### Data block:
►

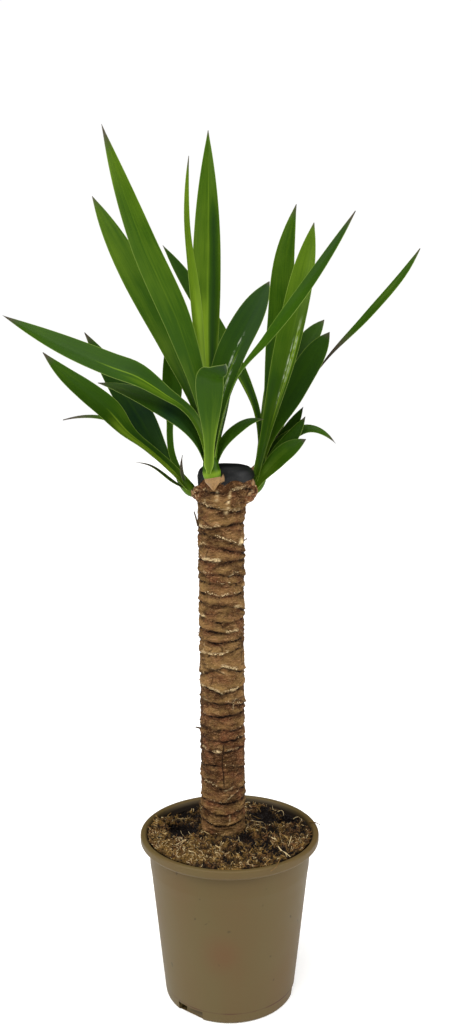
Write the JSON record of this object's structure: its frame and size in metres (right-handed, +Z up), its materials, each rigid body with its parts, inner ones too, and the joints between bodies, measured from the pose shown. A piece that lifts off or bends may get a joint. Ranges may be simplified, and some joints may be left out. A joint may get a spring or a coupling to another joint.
{
  "type": "potted yucca",
  "caption": "Potted yucca house plant: a ringed woody cane with a sealed top and leafy shoots of long blades, standing in soil in a round plastic nursery pot.",
  "frame": {"origin": "middle of the pot's underside, on the surface that the pot stands on", "axes": "+Z up, along the cane; -Y towards the side that the picture shows; +X to the right of that view"},
  "size_m": [0.3557, 0.2448, 0.791],
  "materials": {
    "pot_plastic": "matte",
    "peat": "matte",
    "bark": "matte",
    "grafting_wax": "satin",
    "leaf": "satin"
  },
  "bodies": {
    "root": {"pot": "pot_plastic", "soil": "peat", "cane": "bark", "wax_seal": "grafting_wax", "shoot_front": "leaf", "shoot_left": "leaf", "shoot_right": "leaf"}
  },
  "joints": []
}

◄

### Goal:
Go through the listing above and restate it word for word.

### Solution:
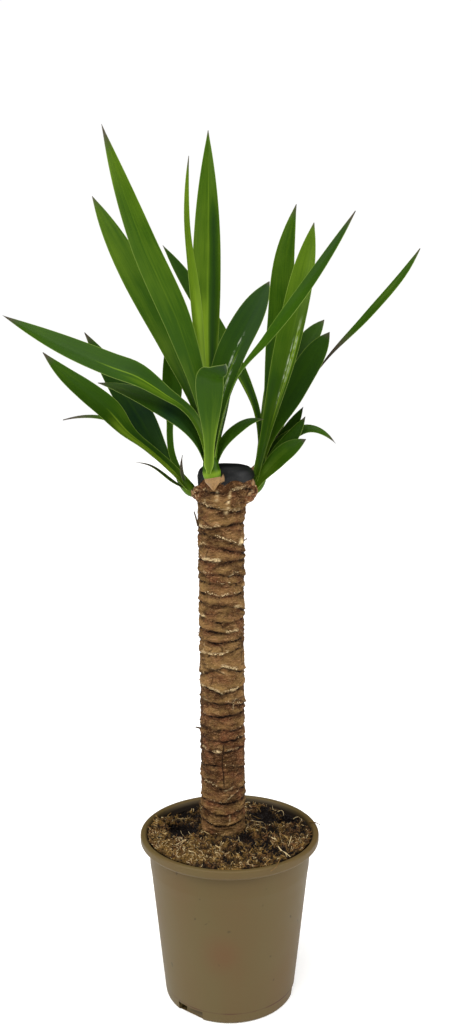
Write the JSON record of this object's structure: its frame and size in metres (right-handed, +Z up), its materials, each rigid body with its parts, inner ones too, and the joints between bodies, measured from the pose shown. A piece that lifts off or bends may get a joint. Ranges may be simplified, and some joints may be left out. A joint may get a spring or a coupling to another joint.
{
  "type": "potted yucca",
  "caption": "Potted yucca house plant: a ringed woody cane with a sealed top and leafy shoots of long blades, standing in soil in a round plastic nursery pot.",
  "frame": {"origin": "middle of the pot's underside, on the surface that the pot stands on", "axes": "+Z up, along the cane; -Y towards the side that the picture shows; +X to the right of that view"},
  "size_m": [0.3557, 0.2448, 0.791],
  "materials": {
    "pot_plastic": "matte",
    "peat": "matte",
    "bark": "matte",
    "grafting_wax": "satin",
    "leaf": "satin"
  },
  "bodies": {
    "root": {"pot": "pot_plastic", "soil": "peat", "cane": "bark", "wax_seal": "grafting_wax", "shoot_front": "leaf", "shoot_left": "leaf", "shoot_right": "leaf"}
  },
  "joints": []
}